-- start Given data --
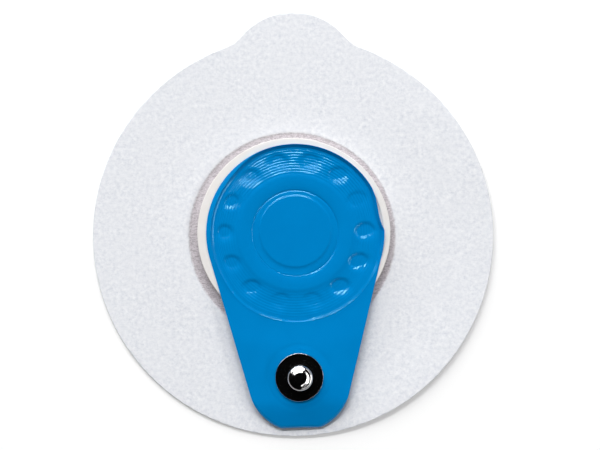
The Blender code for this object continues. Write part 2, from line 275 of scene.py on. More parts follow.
def neck_end(count):
    """Points along the neck's end, from its right tangent round to the left one, evenly spaced."""
    tangent = -math.asin((COVER_RADIUS - NECK_END_RADIUS) / NECK_LENGTH)
    half_cut = math.acos(1 - NECK_END_CUT / NECK_END_RADIUS)
    middle = (0, -NECK_LENGTH)
    right = arc(middle, NECK_END_RADIUS, tangent, -math.pi / 2 + half_cut, 60)
    left = [(-x, y) for x, y in reversed(right)]
    return evenly(right + left, count)


def line_height(radius, angle):
    """The turned lines in the channel, at one place: they fade at its two edges and away from the tab."""
    fade = smoothstep(LINES_FROM, LINES_FROM + 0.4 * MM, radius)
    fade *= 1 - smoothstep(LINES_TO - 0.25 * MM, LINES_TO, radius)
    by_tab = smoothstep(0.1, 0.75, math.cos(angle - LINES_TURN))
    by_neck = smoothstep(0.7, 0.95, -math.sin(angle))
    fade *= LINES_LEAST + (1 - LINES_LEAST) * by_tab + 0.15 * by_neck
    return LINE_HEIGHT * fade * math.cos(math.tau * (radius - LINES_FROM) / LINE_PITCH)


def dimple_depth(x, y):
    """How deep the ring of dimples is pressed at one place."""
    pressed = 0.0
    for k in range(DIMPLES):
        turn = DIMPLE_START + math.tau * k / DIMPLES
        beside, over = x - DIMPLE_RING * math.cos(turn), y - DIMPLE_RING * math.sin(turn)
        away = max(1e-9, math.hypot(DIMPLE_SQUASH * beside, over))
        low, right = max(0.0, -math.sin(turn)), max(0.0, math.cos(turn))
        wall = DIMPLE_WALL * (1 - (WALL_SKEW + WALL_SKEW_LOW * low) * over / away)
        wall *= 1 - WALL_CUT_RIGHT * right * max(0.0, -beside / away)
        depth = DIMPLE_DEPTH * (0.94 + 0.06 * math.cos(turn) + 0.06 * math.sin(turn))
        if k == SHALLOW_DIMPLE:
            depth *= SHALLOW_SHARE
        depth *= 1 - LOWEST_SHARE * smoothstep(0.8, 0.97, low)
        climb = max(0.0, min(1.0, (away - DIMPLE_RADIUS + wall) / wall))
        pressed += depth * (1 - smoothstep(0, 1, climb ** 0.6))
    return pressed


def neck_drop(x, y, radius, on_top):
    """How far the neck lies below a flat one: its bend, rounded end, sides and the crease round the snap."""
    drop = NECK_DROOP * smoothstep(NECK_LENGTH + 3 * MM, NECK_LENGTH + 1.3 * NECK_END_RADIUS, -y)
    inside = max(0.0, min(NECK_END_RADIUS - math.hypot(x, y + NECK_LENGTH), y - neck_end_y))
    if on_top and inside < NECK_END_CHAMFER:
        by_end = smoothstep(NECK_LENGTH + 2.6 * MM, NECK_LENGTH + 5 * MM, -y)
        drop += by_end * (NECK_END_CHAMFER - inside)
    half_width = COVER_RADIUS + (NECK_END_RADIUS - COVER_RADIUS) * min(1.0, -y / NECK_LENGTH)
    on_neck = smoothstep(COVER_RADIUS, COVER_RADIUS + 4 * MM, radius)
    drop += on_neck * NECK_CROWN * min(1.0, abs(x) / half_width) ** 4
    away = math.hypot(x, y + STUD_OFFSET)
    return drop + CREASE_DEPTH * math.exp(-((away - CREASE_RADIUS) / CREASE_WIDTH) ** 2)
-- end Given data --
_Work instructions_.
Word for word, reproduce the listing above from its start up to and including the line that has "return pressed". Give only those lines.

_Task solution_.
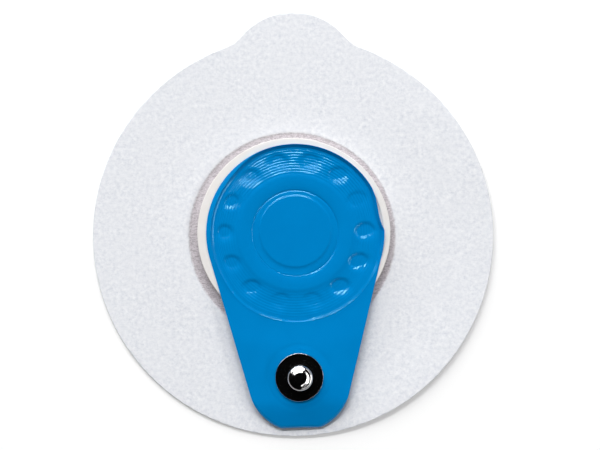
The Blender code for this object continues. Write part 2, from line 275 of scene.py on. More parts follow.
def neck_end(count):
    """Points along the neck's end, from its right tangent round to the left one, evenly spaced."""
    tangent = -math.asin((COVER_RADIUS - NECK_END_RADIUS) / NECK_LENGTH)
    half_cut = math.acos(1 - NECK_END_CUT / NECK_END_RADIUS)
    middle = (0, -NECK_LENGTH)
    right = arc(middle, NECK_END_RADIUS, tangent, -math.pi / 2 + half_cut, 60)
    left = [(-x, y) for x, y in reversed(right)]
    return evenly(right + left, count)


def line_height(radius, angle):
    """The turned lines in the channel, at one place: they fade at its two edges and away from the tab."""
    fade = smoothstep(LINES_FROM, LINES_FROM + 0.4 * MM, radius)
    fade *= 1 - smoothstep(LINES_TO - 0.25 * MM, LINES_TO, radius)
    by_tab = smoothstep(0.1, 0.75, math.cos(angle - LINES_TURN))
    by_neck = smoothstep(0.7, 0.95, -math.sin(angle))
    fade *= LINES_LEAST + (1 - LINES_LEAST) * by_tab + 0.15 * by_neck
    return LINE_HEIGHT * fade * math.cos(math.tau * (radius - LINES_FROM) / LINE_PITCH)


def dimple_depth(x, y):
    """How deep the ring of dimples is pressed at one place."""
    pressed = 0.0
    for k in range(DIMPLES):
        turn = DIMPLE_START + math.tau * k / DIMPLES
        beside, over = x - DIMPLE_RING * math.cos(turn), y - DIMPLE_RING * math.sin(turn)
        away = max(1e-9, math.hypot(DIMPLE_SQUASH * beside, over))
        low, right = max(0.0, -math.sin(turn)), max(0.0, math.cos(turn))
        wall = DIMPLE_WALL * (1 - (WALL_SKEW + WALL_SKEW_LOW * low) * over / away)
        wall *= 1 - WALL_CUT_RIGHT * right * max(0.0, -beside / away)
        depth = DIMPLE_DEPTH * (0.94 + 0.06 * math.cos(turn) + 0.06 * math.sin(turn))
        if k == SHALLOW_DIMPLE:
            depth *= SHALLOW_SHARE
        depth *= 1 - LOWEST_SHARE * smoothstep(0.8, 0.97, low)
        climb = max(0.0, min(1.0, (away - DIMPLE_RADIUS + wall) / wall))
        pressed += depth * (1 - smoothstep(0, 1, climb ** 0.6))
    return pressed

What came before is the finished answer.